Without controverting the ideal that intelligence gathering (in regards to terrorism) should have civilian oversight, it would be an exercise in futility to argue that the ISI and the MI should relent their hegemony over the intelligence gathering apparatus. This, at least for now, cannot be the purpose of creating the Joint Intelligence Directorate. Instead, the forum should serve as a real-time platform for coordinating operations based on the intelligence gathered by the respective agencies. And this, in itself, would be an admirable achievement.

An effort, in this regard, would need a tremendous measure of wisdom from civilian leadership as well as the Army command. Despite apparent frustration, the Ministry of Interior, FIA, police, and the Intelligence Bureau must refrain from an impulse to see this as an (immediate) opportunity to step onto military toes; conversely, the khakis must gradually open their doors of internal mystique to treat the civilian law enforcement agencies as equal partners in the war against terror. And only in this way, through a deliberate sense of purpose and trust, can the initiative of Joint Intelligence Directorate fulfill its elusive promise.

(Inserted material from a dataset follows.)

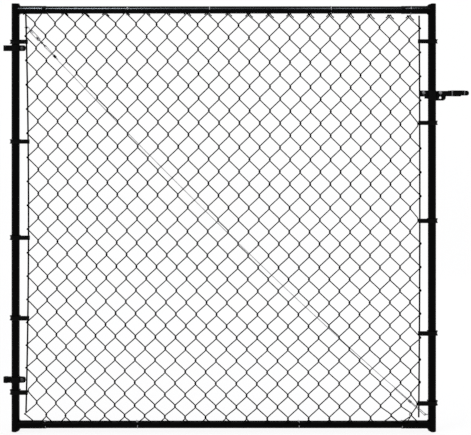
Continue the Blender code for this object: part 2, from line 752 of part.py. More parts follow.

These are exacting times. The people of this nation – including children in their school uniforms – have fed blood to our land, in the hope that their sacrifice will usher an age of peace, progress and tranquility. The creation of a Joint Intelligence Directorate, for the first time in our history, is a step toward redeeming our national pledge towards those who have sacrificed their (all too young) lives for this cause.

We cannot, now, allow this opportunity to be squandered at the hands of trivial turf-war between competing agencies of the state.